Netflix is ubiquitous with personal cinema consumption whether it be on the family living room big screen or the laptop on the couch. Everyone remembers how Blockbuster was the place to go to rent a movie in sweats, but how did Netflix so successfully infiltrate their market?
Blockbuster had the opportunity to buy Netflix for $50 million back in 2000, and passed. It is very easy to Monday morning quarterback the situation and see this is as an obviously poor decision. But if you were CEO of Blockbuster in 2000, would you have bought Netflix for $50M? The business looked very different back then, and fortunately, Netflix is a public company and so is much of their useful data.
In my mind this is a classic case of a CEO dilemma; the cognitive battle between the data and true vision.
If we assume Blockbuster only had 1999 data to consider, they would have seen a company with 12% gross margins, a $30M operating loss, and a $110 CAC. If they had 2000 data to analyze, they would have seen a company with annual churn exceeding 300%; Netflix added 515k in gross new subscribers in 2000, but only had 292k at the end of the year . Netflix had a $50 CAC, and a LTV of only $24 assuming average monthly revenue per subscriber didn’t change between 2000 and 2001. Netflix was on track to post an operating loss of almost $60M. Back then, it certainly wasn’t clear that $50M was a bargain for a company with terrible customer unit economics and bleeding cash. At the time Blockbuster had $4B in revenues, 70% gross margins, and $75M in operating income. The company stopped making the churn rate and other figures available for public consumption, but in late 2011 this was hovering around 5%.
As the company’s leader, a CEO has to make prudent decisions on behalf of it shareholders when it comes down to brass tax by what they are fed by analysts and swayed by activists, but clearly, there is no substitute or metric for vision.
Fast forward to today where Blockbuster has long since closed its doors and its only quasi-worthy remaining asset has been picked up by Dish. Netflix, on the other hand, could spend as much as $5 billion in 2016 on programming, making it the second biggest spender on content buyer after ESPN.

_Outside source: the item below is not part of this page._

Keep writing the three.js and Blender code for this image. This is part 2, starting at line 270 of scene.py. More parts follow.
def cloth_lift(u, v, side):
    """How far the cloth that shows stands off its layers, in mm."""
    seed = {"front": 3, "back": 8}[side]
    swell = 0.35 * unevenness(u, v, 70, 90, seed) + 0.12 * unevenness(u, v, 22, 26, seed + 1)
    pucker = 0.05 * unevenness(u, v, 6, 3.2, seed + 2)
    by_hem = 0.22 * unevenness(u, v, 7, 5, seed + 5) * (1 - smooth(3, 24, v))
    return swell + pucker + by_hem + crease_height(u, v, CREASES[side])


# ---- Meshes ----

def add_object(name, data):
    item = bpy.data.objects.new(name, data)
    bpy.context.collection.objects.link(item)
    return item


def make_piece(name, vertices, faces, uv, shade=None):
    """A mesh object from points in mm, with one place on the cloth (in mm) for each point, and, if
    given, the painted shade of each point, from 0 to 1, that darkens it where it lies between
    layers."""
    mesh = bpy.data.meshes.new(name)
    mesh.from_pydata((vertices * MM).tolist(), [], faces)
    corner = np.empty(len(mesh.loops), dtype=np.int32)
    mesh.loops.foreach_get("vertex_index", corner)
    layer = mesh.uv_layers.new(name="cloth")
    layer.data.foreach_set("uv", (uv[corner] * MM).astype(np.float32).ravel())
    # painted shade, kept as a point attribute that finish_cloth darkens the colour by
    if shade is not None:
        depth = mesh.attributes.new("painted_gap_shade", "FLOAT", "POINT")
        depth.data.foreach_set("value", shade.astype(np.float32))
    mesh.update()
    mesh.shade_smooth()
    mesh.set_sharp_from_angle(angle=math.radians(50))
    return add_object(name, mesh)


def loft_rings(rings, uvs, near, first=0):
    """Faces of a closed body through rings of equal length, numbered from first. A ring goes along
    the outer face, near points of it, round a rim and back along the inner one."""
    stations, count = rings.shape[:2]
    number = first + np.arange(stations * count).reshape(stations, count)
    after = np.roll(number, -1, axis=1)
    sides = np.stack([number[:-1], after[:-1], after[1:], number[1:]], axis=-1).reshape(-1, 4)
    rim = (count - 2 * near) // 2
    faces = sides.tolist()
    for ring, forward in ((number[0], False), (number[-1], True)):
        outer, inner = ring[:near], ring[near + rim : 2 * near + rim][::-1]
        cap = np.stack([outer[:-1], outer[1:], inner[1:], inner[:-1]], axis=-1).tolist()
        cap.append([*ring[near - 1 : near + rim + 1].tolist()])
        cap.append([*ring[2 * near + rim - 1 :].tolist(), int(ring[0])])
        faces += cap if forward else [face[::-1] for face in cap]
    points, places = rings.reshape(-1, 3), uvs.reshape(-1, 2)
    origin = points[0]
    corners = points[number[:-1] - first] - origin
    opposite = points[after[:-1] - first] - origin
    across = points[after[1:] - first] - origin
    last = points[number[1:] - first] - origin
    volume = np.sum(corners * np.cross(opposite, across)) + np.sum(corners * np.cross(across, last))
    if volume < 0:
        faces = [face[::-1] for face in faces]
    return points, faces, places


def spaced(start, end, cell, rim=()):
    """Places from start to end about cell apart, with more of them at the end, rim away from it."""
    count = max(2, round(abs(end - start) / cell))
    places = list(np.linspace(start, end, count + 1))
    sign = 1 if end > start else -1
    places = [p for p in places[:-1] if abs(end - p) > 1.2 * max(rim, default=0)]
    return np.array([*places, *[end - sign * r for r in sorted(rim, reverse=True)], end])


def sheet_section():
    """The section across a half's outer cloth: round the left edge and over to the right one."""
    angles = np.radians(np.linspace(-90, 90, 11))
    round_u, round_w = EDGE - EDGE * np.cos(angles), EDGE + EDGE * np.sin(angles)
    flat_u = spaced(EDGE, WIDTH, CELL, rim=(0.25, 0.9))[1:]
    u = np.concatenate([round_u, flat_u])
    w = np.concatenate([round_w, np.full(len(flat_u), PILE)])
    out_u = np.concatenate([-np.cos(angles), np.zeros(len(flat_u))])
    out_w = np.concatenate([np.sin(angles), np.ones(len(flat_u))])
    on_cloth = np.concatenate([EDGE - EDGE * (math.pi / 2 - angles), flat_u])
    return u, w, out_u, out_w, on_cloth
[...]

Netflix CEO Reed Hastings wrote that “piracy continues to be one of our biggest competitors,” and referred to Popcorn Time by name, calling a graph showing its rising Google searches “sobering.”

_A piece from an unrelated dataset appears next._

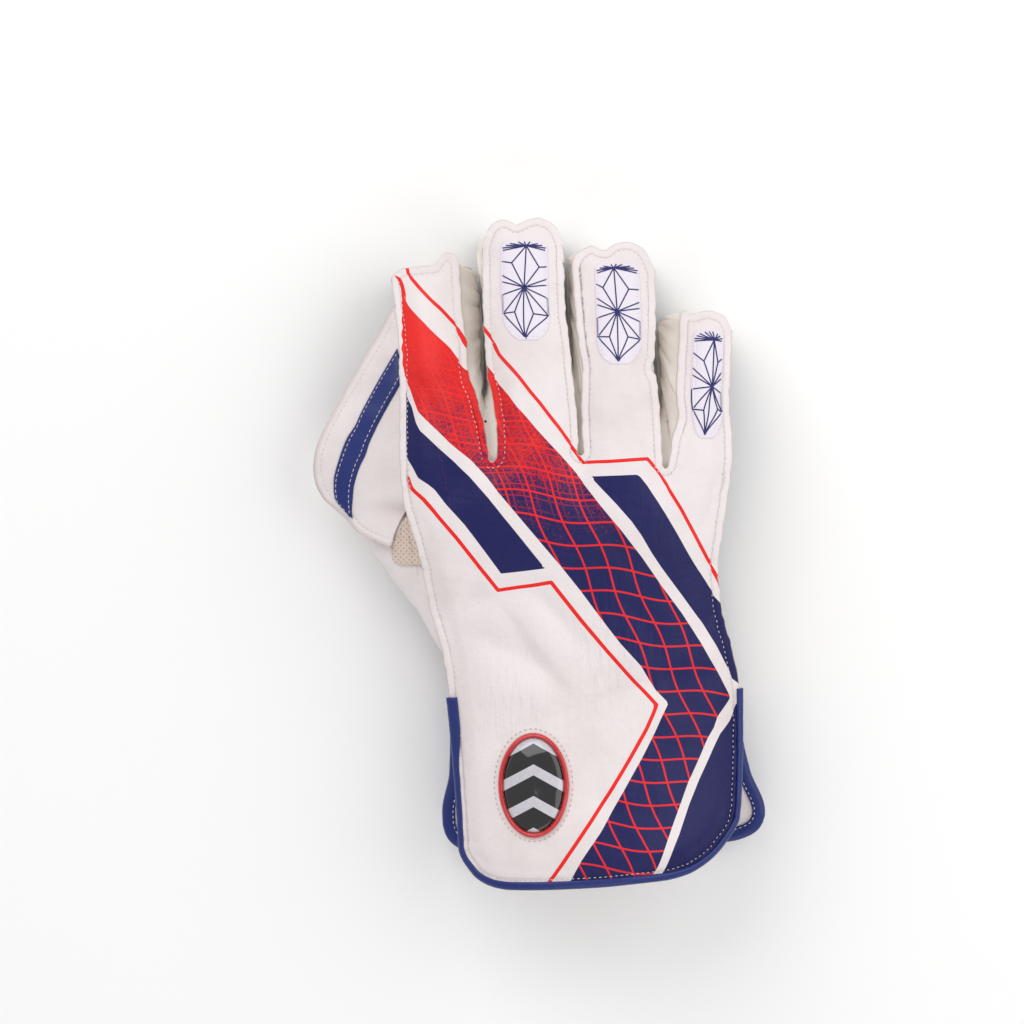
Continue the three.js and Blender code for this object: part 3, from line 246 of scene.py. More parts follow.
def share_across(place, width):
    """Share of a width at a place from 0 to 6, where 1 and 5 are the stitch lines."""
    seam = SEAM / width
    middle = mix(seam, 1 - seam, (place - 1) / 4)
    return np.where(place <= 1, seam * place, np.where(place >= 5, 1 - seam * (6 - place), middle))


def knuckles(panel, finger, place):
    """Where columns cross the knuckle line. A place over 6 lies in the gap before the next finger."""
    left = np.array([column_of(f["rows"], 1)(0.0) for f in panel["fingers"]]) * HALF_WIDTH
    right = np.array([column_of(f["rows"], 2)(0.0) for f in panel["fingers"]]) * HALF_WIDTH
    crotch = np.array(panel["crotches"])
    inside = place <= 6
    q = np.where(inside, share_across(np.minimum(place, 6), right[finger] - left[finger]), 1)
    gap = np.clip(place - 6, 0, 1)
    after = np.minimum(finger + 1, 3)
    x = np.where(inside, mix(left[finger], right[finger], q), mix(right[finger], left[after], gap))
    y = HAND_LENGTH * np.where(inside, mix(crotch[finger], crotch[finger + 1], q), crotch[finger + 1])
    y = y - np.where(inside, 0, 1.6 * np.sin(np.pi * gap))
    return dict(x=x, y=y, q=q, first=left[0], last=right[3])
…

Popcorn Time, the most popular service that offers a Netflix-like interface for accessing pirated films, is proving to be one of the most resilient. Its Argentinian creators said they were closing the “experimental” service, but then other developers began working on it because it has been made open-source. They’re working on changes designed to make the service virtually impervious to law enforcement. Making all the data available via P2P will mean that Popcorn Time will no longer rely on domains and centralized servers but only on its user base. Popcorn Time isn’t a new kind of piracy so much as an inviting new front-end interface for the BitTorrent underground. Mark Mulligan of Midia Consulting wrote that, “The next stage of piracy, and one rights holders need to be really worried about, is when the pirates start behaving like the rest of the internet and start making great user experiences.”
With 50% larger programming expenses than its next competitor, HBO, one has to wonder what Netflix’s plans are for the long run. Using an entirely different strategy than other rivals, Netflix aims to provide an inexpensive product by bringing down the cost barriers for customers, which fuels the cycle of even more inexpensive content.
The ability to not only stream, but to create original content is an incredibly powerful shield against losing customers to piracy sites like Popcorn Time. As as long as there is content available to be pirated, these services will be around; the key for survival is having a better user experience – if Popcorn Time has a better variety of movies why would anyone pay for Netflix?